Second, while we reaffirm our commitments to access and opportunity, I strongly believe that public institutions in particular must continue to pursue our role as what we at AASCU calls “stewards of place.” That is, our campuses engage the communities and regions we serve—helping to advance economic development and the quality of life for all with whom we live.  To me, that commitment is not only what public higher education is all about. It also opens up the possibilities of new forms of partnerships with private, non-profit, philanthropic and local governmental entities. These partnerships will help us meet the financial and academics needs of students and communities during the “new normal.”

Finally, to meet the needs of the new normal, we need some new creative approaches. For too long, our state leaders have tried to “fix” financial aid and other fiscal issues by sticking one band-aid on top of another. The result is that now they have brought campus funding mechanisms to a near collapse. No campus and no system can continue to sustain crisis after crisis, with reductions becoming a routine activity.

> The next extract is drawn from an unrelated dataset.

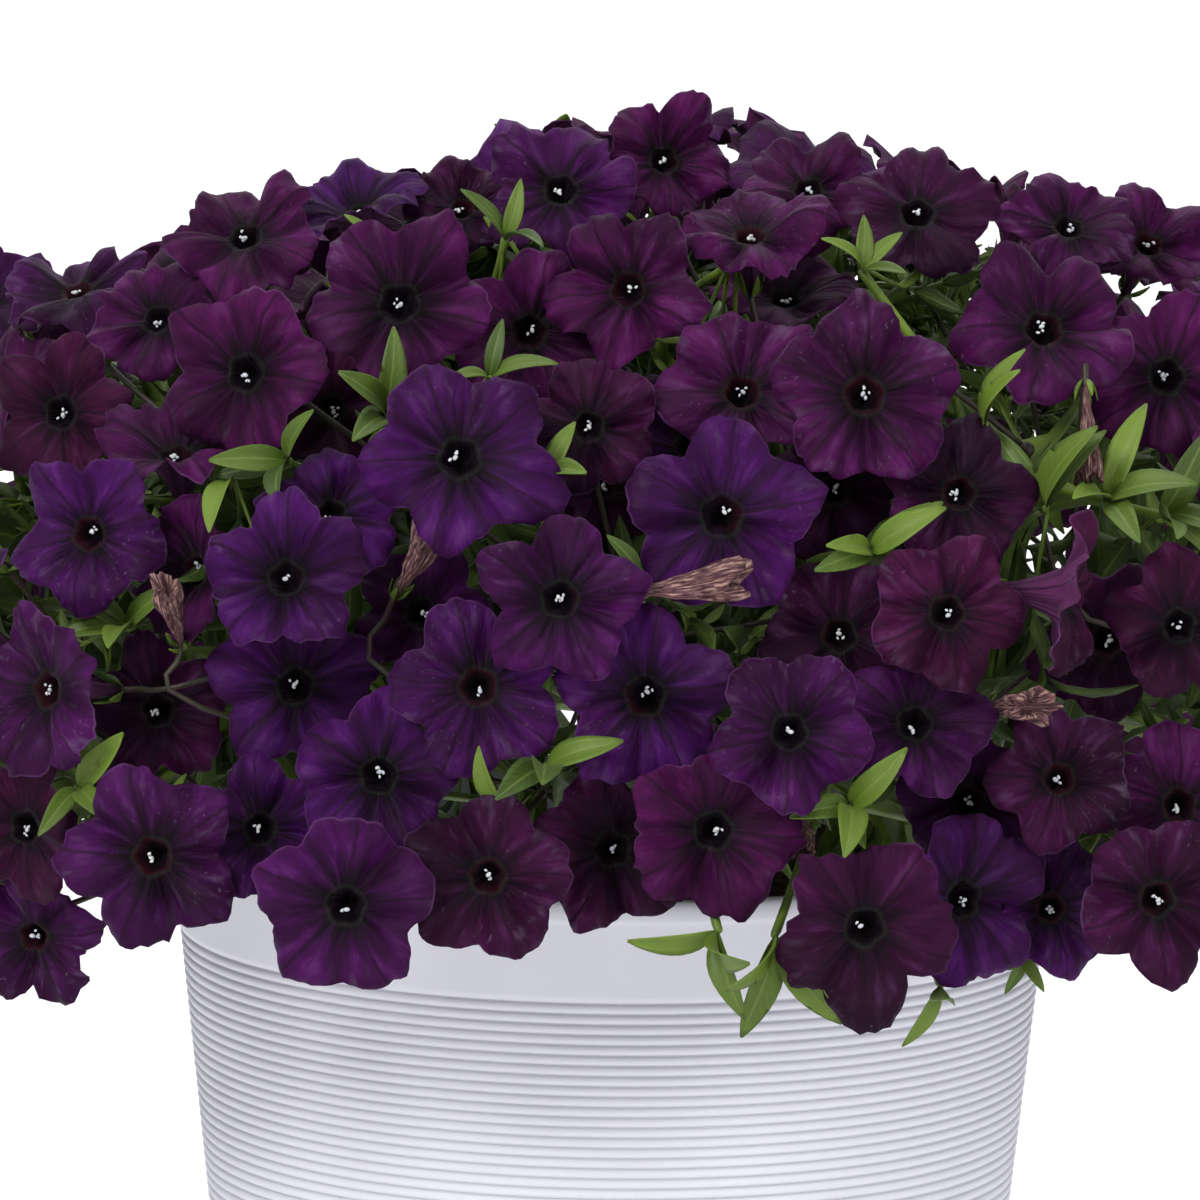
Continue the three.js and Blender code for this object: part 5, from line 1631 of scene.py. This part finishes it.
class Undergrowth:
    """Fine leafy sprigs that fill the gaps between the blooms, each grown from the nearest branch."""

    heart = Vector((0.0, 0.0, 262 * MM))
    tries = 4000
    # The deeper kinds have darker leaves, as painted shade inside the plant.
    kinds = (
        SprigKind(count=190, low=0.45, high=0.78, size=42 * MM, spare=0.0, youth_and_shade=0.15),
        SprigKind(count=190, low=0.76, high=0.90, size=34 * MM, spare=0.0, youth_and_shade=0.24),
        SprigKind(count=130, low=0.80, high=0.94, size=22 * MM, spare=0.8, youth_and_shade=0.8),
    )
    lowest = 280 * MM
    reach = 120 * MM
    cover = 120 * MM
    leaf_clearance = 1.6 * MM
    tip_clearance = 2.5 * MM
    twig_clearance = 1.2 * MM
    twig_radius = 0.75 * MM
    twig_pitch = 6.5 * MM
    soil_level = 256 * MM
    golden_turn = 2.39996

    def __init__(self, places: Sequence[Vector], branches: dict[str, Mesh]) -> None:
        """Prepares the searches.

        Args:
            places: The middles of all the blooms.
            branches: The branches of each stem.
        """
        self.rays = [(place - self.heart) for place in places]
        blooms = bmesh.new()
        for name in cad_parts:
            if name.startswith("spray_"):
                blooms.from_mesh(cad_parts[name].data)
        self.around = BVHTree.FromBMesh(blooms)
        blooms.free()
        corners = [(vertex.co.copy(), name) for name, mesh in branches.items() for vertex in mesh.verts]
        seats = [(place, name) for place, name in corners if place.z > self.soil_level]
        self.owners = [name for _, name in seats]
        self.tree = KDTree(len(seats))
        for index, (place, _) in enumerate(seats):
            self.tree.insert(place, index)
        self.tree.balance()
        self.parts: dict[str, list[Mesh]] = {name: [] for name in branches}
        self.rng = random.Random(11)

    def shell(self, ray: Vector) -> float:
        """Gives how far out the blooms stand along a direction.

        Args:
            ray: A unit direction from the heart of the plant.

        Returns:
            The distance from the heart.
        """
        near = sorted(self.rays, key=lambda r: -r.normalized().dot(ray))[:4]
        return sum(r.length for r in near) / len(near)

    def clear(self, points: Sequence[Vector], gap: float) -> bool:
        """Whether all of some points keep a distance from the blooms."""
        return all(self.around.find_nearest(point)[3] > gap for point in points)

    def blade(self, start: Vector, along: Vector, top: Vector, length: float, youth_and_shade: float) -> Mesh | None:
        """Makes a leaf where there is room for it.

        Args:
            start: The foot of the leaf.
            along: The way that it points.
            top: The way that its face looks.
            length: The length that it would like.
            youth_and_shade: How pale it may be.

        Returns:
            The geometry, or None where it would touch a bloom.
        """
        side = top.cross(along).normalized()
        for _ in range(3):
            spots = ((0.35, 0.0), (0.55, 1.0), (0.55, -1.0), (0.8, 0.0), (1.0, 0.0))
            checked = [start + along * length * x + side * y * length * 0.17 for x, y in spots]
            if self.clear(checked, self.leaf_clearance):
                shape = LeafShape(
                    start, along, top, length, width=self.rng.uniform(0.24, 0.40),
                    arch=self.rng.uniform(0.3, 2.0), thickness=0.4 * MM, age=self.rng.random() * youth_and_shade,
                    bend=self.rng.uniform(-0.16, 0.16), twist=self.rng.uniform(-0.9, 0.9))
                return shape.build((5, 3) if youth_and_shade > 0.5 else (4, 2), 0)
            length *= 0.72
        return None

    def route(self, target: Vector) -> tuple[str, list[Vector]] | None:
        """Finds a clear way from a branch to a target.

        Args:
            target: The tip of the sprig.

        Returns:
            The stem's name and the way, or None where there is none.
        """
        for place, index, away in self.tree.find_n(target, 12):
            if away > self.reach:
                return None
            bulge = (target - self.heart).normalized() * away * self.rng.uniform(0.0, 0.22)
            way = smooth_path([place, (place + target) / 2 - bulge, target], 4)
            if self.clear(way[1:], self.twig_clearance):
                return self.owners[index], way
        return None

    def sprig(self, target: Vector, size: float, youth_and_shade: float) -> bool:
        """Grows a sprig.

        Args:
            target: Its tip.
            size: The length of its largest leaves.
            youth_and_shade: How pale they may be.

        Returns:
            Whether there was a way to it.
        """
        found = self.route(target)
        if found is None:
            return False
        name, way = found
        twig = tube_along(way, lambda t: self.twig_radius * (1.15 - 0.45 * t), 4, 1)
        self.parts[name].append(twig)
        turn = self.rng.uniform(0, 6)
        count = max(4, round((way[-1] - way[0]).length / self.twig_pitch))
        for k in range(count):
            share = 1.0 - 0.72 * k / count
            spot = way[min(len(way) - 2, int(share * (len(way) - 1)))]
            ahead = way[min(len(way) - 1, int(share * (len(way) - 1)) + 1)]
            axis = (ahead - spot).normalized()
            foot = spot.lerp(ahead, share * (len(way) - 1) % 1.0)
            side, other = square_axes(axis)
            outward = around(side, other, turn)
            turn += self.golden_turn
            spread = self.rng.uniform(0.35, 1.25)
            along = around(axis, outward, spread).normalized()
            top = (axis * math.sin(spread) - outward * math.cos(spread)).normalized()
            made = self.blade(foot, along, top, size * self.rng.uniform(0.55, 1.0), youth_and_shade)
            if made is not None:
                self.parts[name].append(made)
        return True

    def build(self) -> dict[str, list[Mesh]]:
        """Grows the sprigs.

        Returns:
            The geometry for each stem.
        """
        for kind in self.kinds:
            grown = 0
            for _ in range(self.tries):
                height = self.rng.uniform(-0.05, 1.0)
                turn = self.rng.uniform(0, 2 * math.pi)
                level = math.sqrt(1 - height * height)
                ray = Vector((level * math.cos(turn), level * math.sin(turn), height))
                target = self.heart + ray * self.shell(ray) * self.rng.uniform(kind.low, kind.high)
                hidden = self.around.ray_cast(target, ray, self.cover)[0] is not None
                if target.z < self.lowest or (hidden and self.rng.random() < kind.spare):
                    continue
                if not self.clear([target], self.tip_clearance):
                    continue
                grown += self.sprig(target, kind.size, kind.youth_and_shade)
                if grown == kind.count:
                    break
            LOG.info("undergrowth: %d sprigs of %.0f mm leaves", grown, kind.size / MM)
        return self.parts


@dataclass
class Studio:
    """A pale floor that runs far back, soft boxes and an even surround."""

    reach: float = 26.0
    surround: float = 0.5

    def floor(self) -> bpy.types.Object:
        """Makes the floor.

        Returns:
            The floor.
        """
        mesh = bmesh.new()
        bmesh.ops.create_grid(mesh, x_segments=8, y_segments=8, size=self.reach / 2)
        data = bpy.data.meshes.new("floor")
        mesh.to_mesh(data)
        mesh.free()
        data.materials.append(PaleFinish().build())
        floor = bpy.data.objects.new("floor", data)
        bpy.context.scene.collection.objects.link(floor)
        return floor

    def box_light(self, name: str, place: Vector, size: float, power: float, aim: Vector) -> None:
        """Adds a square soft box.

        Args:
            name: The light's name.
            place: Where it stands.
            size: Its side.
            power: Its power in watts.
            aim: The point that it looks at.
        """
        data = bpy.data.lights.new(name, "AREA")
        data.shape = "SQUARE"
        data.size = size
        data.energy = power
        light = bpy.data.objects.new(name, data)
        turn = (aim - place).to_track_quat("-Z", "Y").to_matrix().to_4x4()
        light.matrix_world = Matrix.Translation(place) @ turn
        bpy.context.scene.collection.objects.link(light)

    def build(self) -> None:
        """Makes the floor, the lights and the surround."""
        self.floor()
        middle = Vector((0, 0, 0.3))
        self.box_light("key", Vector((-1.5, -2.3, 2.3)), 1.3, 88.0, middle)
        self.box_light("fill", Vector((2.0, -2.2, 0.9)), 1.8, 31.0, middle)
        self.box_light("top", Vector((0.1, 0.3, 2.6)), 1.4, 18.0, middle)
        self.box_light("backdrop", Vector((0.0, 4.8, 3.2)), 7.0, 190.0, Vector((0.0, 4.9, 0.0)))
        world = bpy.data.worlds.new("surround")
        world.use_nodes = True
        back = world.node_tree.nodes["Background"]
        back.inputs[0].default_value = (1.0, 1.0, 1.0, 1.0)
        back.inputs[1].default_value = self.surround
        bpy.context.scene.world = world
        bpy.context.scene.view_settings.view_transform = "Standard"


def main() -> None:
    """Builds the plant, its pot and the studio."""
    logging.basicConfig(level=logging.INFO, format="%(name)s %(message)s")
    palette = Palette()
    viewpoint = Viewpoint()
    viewpoint.build()
    Studio().build()
    pot = Pot(palette.pot).build()
    LOG.info("pot: %d faces", len(pot.data.polygons))
    crumbs = Soil(palette.soil).build()
    LOG.info("soil crumbs: %d faces", len(crumbs.data.polygons))
    blooms = Sprays(palette, viewpoint).build()
    Stems(palette, [bloom.place for bloom in blooms]).build()
    LOG.info("%d blooms in all", len(blooms))
    meshes = [item.data for item in bpy.data.objects if item.type == "MESH"]
    LOG.info("%d triangles", sum(len(face.vertices) - 2 for mesh in meshes for face in mesh.polygons))


if __name__ == "__main__":
    main()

So our model is broken and we must convene groups at all levels of higher education to focus on developing the new “normal.”
           
Let me conclude by saying that although I’ve talked a lot about the problems and challenges we face in the New Normal, I also believe in the Chinese proverb that says, “A crisis is an opportunity riding the dangerous wind.”

For the presidents and financial aid administrators, the crisis of the “New Normal” has created opportunities to take bold action. Working together we can seize those opportunities, ensure that our institutions have a bright future, and provide future generations the support, opportunity, and access they, and America need.